**SET TASK**:
Could you output each line of the data that follows exactly?

+++ SUPPLIED DATA +++

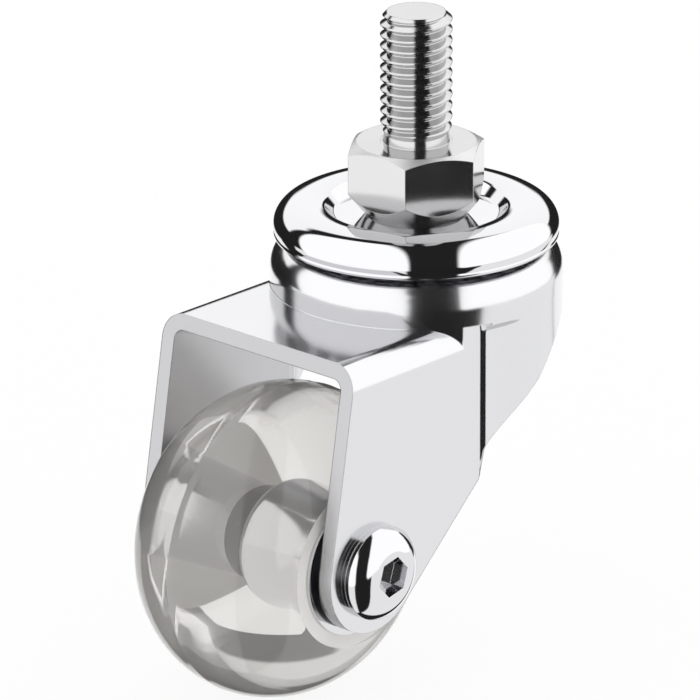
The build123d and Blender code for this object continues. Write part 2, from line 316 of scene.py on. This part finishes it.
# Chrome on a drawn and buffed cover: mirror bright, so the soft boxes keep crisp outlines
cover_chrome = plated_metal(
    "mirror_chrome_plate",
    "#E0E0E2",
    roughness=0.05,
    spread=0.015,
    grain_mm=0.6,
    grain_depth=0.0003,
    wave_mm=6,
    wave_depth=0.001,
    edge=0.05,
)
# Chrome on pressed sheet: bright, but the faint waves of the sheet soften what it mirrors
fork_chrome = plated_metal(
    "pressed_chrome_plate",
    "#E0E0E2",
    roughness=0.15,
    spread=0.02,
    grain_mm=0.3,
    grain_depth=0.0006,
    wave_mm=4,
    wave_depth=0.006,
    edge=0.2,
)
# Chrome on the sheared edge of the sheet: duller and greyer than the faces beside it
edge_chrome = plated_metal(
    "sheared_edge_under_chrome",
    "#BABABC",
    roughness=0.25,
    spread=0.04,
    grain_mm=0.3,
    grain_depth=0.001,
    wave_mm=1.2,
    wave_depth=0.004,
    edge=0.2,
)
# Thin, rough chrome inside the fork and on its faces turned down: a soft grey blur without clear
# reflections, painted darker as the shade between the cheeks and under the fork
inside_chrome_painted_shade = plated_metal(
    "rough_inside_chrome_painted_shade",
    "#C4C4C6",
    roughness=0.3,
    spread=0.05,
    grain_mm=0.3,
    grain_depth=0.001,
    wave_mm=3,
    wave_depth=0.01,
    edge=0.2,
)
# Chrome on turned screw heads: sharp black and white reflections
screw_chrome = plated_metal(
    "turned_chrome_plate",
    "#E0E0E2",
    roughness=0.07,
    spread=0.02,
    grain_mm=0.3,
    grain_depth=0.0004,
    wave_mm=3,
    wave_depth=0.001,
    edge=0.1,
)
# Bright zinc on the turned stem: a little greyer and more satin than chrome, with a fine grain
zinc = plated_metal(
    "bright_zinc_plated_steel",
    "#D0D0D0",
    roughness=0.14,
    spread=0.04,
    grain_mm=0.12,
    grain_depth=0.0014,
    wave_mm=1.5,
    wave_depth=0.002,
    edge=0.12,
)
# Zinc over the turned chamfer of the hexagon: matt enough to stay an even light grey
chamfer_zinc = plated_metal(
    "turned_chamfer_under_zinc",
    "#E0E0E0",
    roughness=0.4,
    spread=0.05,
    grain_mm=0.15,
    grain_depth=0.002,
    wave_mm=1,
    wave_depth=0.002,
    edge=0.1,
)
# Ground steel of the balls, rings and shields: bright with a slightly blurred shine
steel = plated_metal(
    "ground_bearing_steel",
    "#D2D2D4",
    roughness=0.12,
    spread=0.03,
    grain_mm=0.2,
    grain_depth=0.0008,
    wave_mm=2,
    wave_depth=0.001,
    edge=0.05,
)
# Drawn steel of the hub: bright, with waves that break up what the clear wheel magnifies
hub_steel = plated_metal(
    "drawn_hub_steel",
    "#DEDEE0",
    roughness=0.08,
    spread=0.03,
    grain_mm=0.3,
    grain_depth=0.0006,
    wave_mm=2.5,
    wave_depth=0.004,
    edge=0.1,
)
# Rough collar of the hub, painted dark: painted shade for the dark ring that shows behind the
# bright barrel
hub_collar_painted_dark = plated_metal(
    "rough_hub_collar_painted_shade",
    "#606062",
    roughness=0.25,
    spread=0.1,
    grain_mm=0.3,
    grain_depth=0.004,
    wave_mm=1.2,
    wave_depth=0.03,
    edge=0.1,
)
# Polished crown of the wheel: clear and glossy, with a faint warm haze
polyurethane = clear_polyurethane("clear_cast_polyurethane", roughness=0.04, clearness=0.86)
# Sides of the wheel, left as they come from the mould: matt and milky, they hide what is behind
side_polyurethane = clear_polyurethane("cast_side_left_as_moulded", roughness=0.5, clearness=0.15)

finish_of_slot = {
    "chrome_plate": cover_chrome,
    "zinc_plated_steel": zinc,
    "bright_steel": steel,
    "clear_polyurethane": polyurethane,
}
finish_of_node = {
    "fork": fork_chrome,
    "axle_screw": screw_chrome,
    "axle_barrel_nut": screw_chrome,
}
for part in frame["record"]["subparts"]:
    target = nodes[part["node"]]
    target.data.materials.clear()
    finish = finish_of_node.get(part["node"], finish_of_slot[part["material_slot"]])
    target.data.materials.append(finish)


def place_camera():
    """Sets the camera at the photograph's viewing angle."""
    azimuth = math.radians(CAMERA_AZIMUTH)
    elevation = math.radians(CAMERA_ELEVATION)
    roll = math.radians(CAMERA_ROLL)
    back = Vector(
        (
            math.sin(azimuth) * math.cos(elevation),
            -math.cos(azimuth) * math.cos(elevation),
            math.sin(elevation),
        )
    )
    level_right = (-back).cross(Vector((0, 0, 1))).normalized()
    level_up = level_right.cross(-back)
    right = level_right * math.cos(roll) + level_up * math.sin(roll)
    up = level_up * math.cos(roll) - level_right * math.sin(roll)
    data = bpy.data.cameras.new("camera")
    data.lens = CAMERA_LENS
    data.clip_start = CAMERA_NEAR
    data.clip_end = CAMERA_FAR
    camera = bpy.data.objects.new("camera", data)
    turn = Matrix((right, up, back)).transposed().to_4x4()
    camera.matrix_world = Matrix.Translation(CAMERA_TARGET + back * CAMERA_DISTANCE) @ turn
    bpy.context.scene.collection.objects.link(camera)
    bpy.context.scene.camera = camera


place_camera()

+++

**ANSWER TO THIS EXERCISE**:
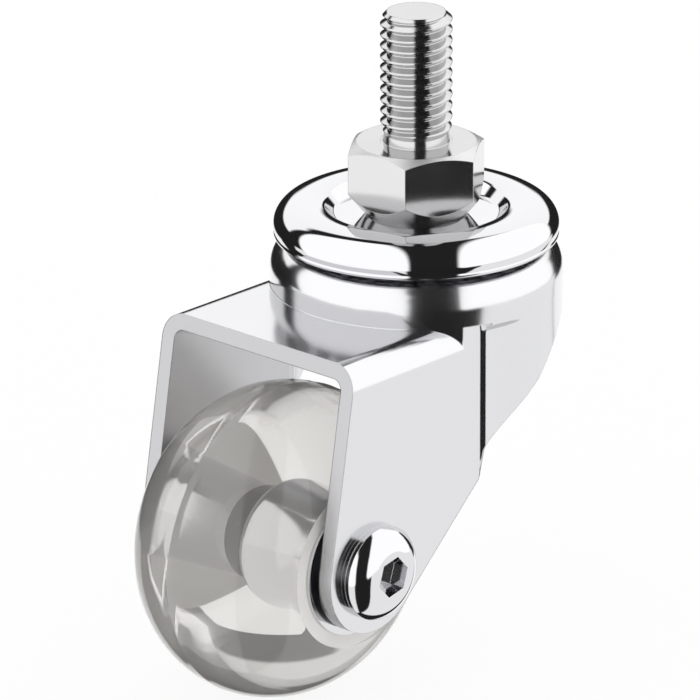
The build123d and Blender code for this object continues. Write part 2, from line 316 of scene.py on. This part finishes it.
# Chrome on a drawn and buffed cover: mirror bright, so the soft boxes keep crisp outlines
cover_chrome = plated_metal(
    "mirror_chrome_plate",
    "#E0E0E2",
    roughness=0.05,
    spread=0.015,
    grain_mm=0.6,
    grain_depth=0.0003,
    wave_mm=6,
    wave_depth=0.001,
    edge=0.05,
)
# Chrome on pressed sheet: bright, but the faint waves of the sheet soften what it mirrors
fork_chrome = plated_metal(
    "pressed_chrome_plate",
    "#E0E0E2",
    roughness=0.15,
    spread=0.02,
    grain_mm=0.3,
    grain_depth=0.0006,
    wave_mm=4,
    wave_depth=0.006,
    edge=0.2,
)
# Chrome on the sheared edge of the sheet: duller and greyer than the faces beside it
edge_chrome = plated_metal(
    "sheared_edge_under_chrome",
    "#BABABC",
    roughness=0.25,
    spread=0.04,
    grain_mm=0.3,
    grain_depth=0.001,
    wave_mm=1.2,
    wave_depth=0.004,
    edge=0.2,
)
# Thin, rough chrome inside the fork and on its faces turned down: a soft grey blur without clear
# reflections, painted darker as the shade between the cheeks and under the fork
inside_chrome_painted_shade = plated_metal(
    "rough_inside_chrome_painted_shade",
    "#C4C4C6",
    roughness=0.3,
    spread=0.05,
    grain_mm=0.3,
    grain_depth=0.001,
    wave_mm=3,
    wave_depth=0.01,
    edge=0.2,
)
# Chrome on turned screw heads: sharp black and white reflections
screw_chrome = plated_metal(
    "turned_chrome_plate",
    "#E0E0E2",
    roughness=0.07,
    spread=0.02,
    grain_mm=0.3,
    grain_depth=0.0004,
    wave_mm=3,
    wave_depth=0.001,
    edge=0.1,
)
# Bright zinc on the turned stem: a little greyer and more satin than chrome, with a fine grain
zinc = plated_metal(
    "bright_zinc_plated_steel",
    "#D0D0D0",
    roughness=0.14,
    spread=0.04,
    grain_mm=0.12,
    grain_depth=0.0014,
    wave_mm=1.5,
    wave_depth=0.002,
    edge=0.12,
)
# Zinc over the turned chamfer of the hexagon: matt enough to stay an even light grey
chamfer_zinc = plated_metal(
    "turned_chamfer_under_zinc",
    "#E0E0E0",
    roughness=0.4,
    spread=0.05,
    grain_mm=0.15,
    grain_depth=0.002,
    wave_mm=1,
    wave_depth=0.002,
    edge=0.1,
)
# Ground steel of the balls, rings and shields: bright with a slightly blurred shine
steel = plated_metal(
    "ground_bearing_steel",
    "#D2D2D4",
    roughness=0.12,
    spread=0.03,
    grain_mm=0.2,
    grain_depth=0.0008,
    wave_mm=2,
    wave_depth=0.001,
    edge=0.05,
)
# Drawn steel of the hub: bright, with waves that break up what the clear wheel magnifies
hub_steel = plated_metal(
    "drawn_hub_steel",
    "#DEDEE0",
    roughness=0.08,
    spread=0.03,
    grain_mm=0.3,
    grain_depth=0.0006,
    wave_mm=2.5,
    wave_depth=0.004,
    edge=0.1,
)
# Rough collar of the hub, painted dark: painted shade for the dark ring that shows behind the
# bright barrel
hub_collar_painted_dark = plated_metal(
    "rough_hub_collar_painted_shade",
    "#606062",
    roughness=0.25,
    spread=0.1,
    grain_mm=0.3,
    grain_depth=0.004,
    wave_mm=1.2,
    wave_depth=0.03,
    edge=0.1,
)
# Polished crown of the wheel: clear and glossy, with a faint warm haze
polyurethane = clear_polyurethane("clear_cast_polyurethane", roughness=0.04, clearness=0.86)
# Sides of the wheel, left as they come from the mould: matt and milky, they hide what is behind
side_polyurethane = clear_polyurethane("cast_side_left_as_moulded", roughness=0.5, clearness=0.15)

finish_of_slot = {
    "chrome_plate": cover_chrome,
    "zinc_plated_steel": zinc,
    "bright_steel": steel,
    "clear_polyurethane": polyurethane,
}
finish_of_node = {
    "fork": fork_chrome,
    "axle_screw": screw_chrome,
    "axle_barrel_nut": screw_chrome,
}
for part in frame["record"]["subparts"]:
    target = nodes[part["node"]]
    target.data.materials.clear()
    finish = finish_of_node.get(part["node"], finish_of_slot[part["material_slot"]])
    target.data.materials.append(finish)


def place_camera():
    """Sets the camera at the photograph's viewing angle."""
    azimuth = math.radians(CAMERA_AZIMUTH)
    elevation = math.radians(CAMERA_ELEVATION)
    roll = math.radians(CAMERA_ROLL)
    back = Vector(
        (
            math.sin(azimuth) * math.cos(elevation),
            -math.cos(azimuth) * math.cos(elevation),
            math.sin(elevation),
        )
    )
    level_right = (-back).cross(Vector((0, 0, 1))).normalized()
    level_up = level_right.cross(-back)
    right = level_right * math.cos(roll) + level_up * math.sin(roll)
    up = level_up * math.cos(roll) - level_right * math.sin(roll)
    data = bpy.data.cameras.new("camera")
    data.lens = CAMERA_LENS
    data.clip_start = CAMERA_NEAR
    data.clip_end = CAMERA_FAR
    camera = bpy.data.objects.new("camera", data)
    turn = Matrix((right, up, back)).transposed().to_4x4()
    camera.matrix_world = Matrix.Translation(CAMERA_TARGET + back * CAMERA_DISTANCE) @ turn
    bpy.context.scene.collection.objects.link(camera)
    bpy.context.scene.camera = camera


place_camera()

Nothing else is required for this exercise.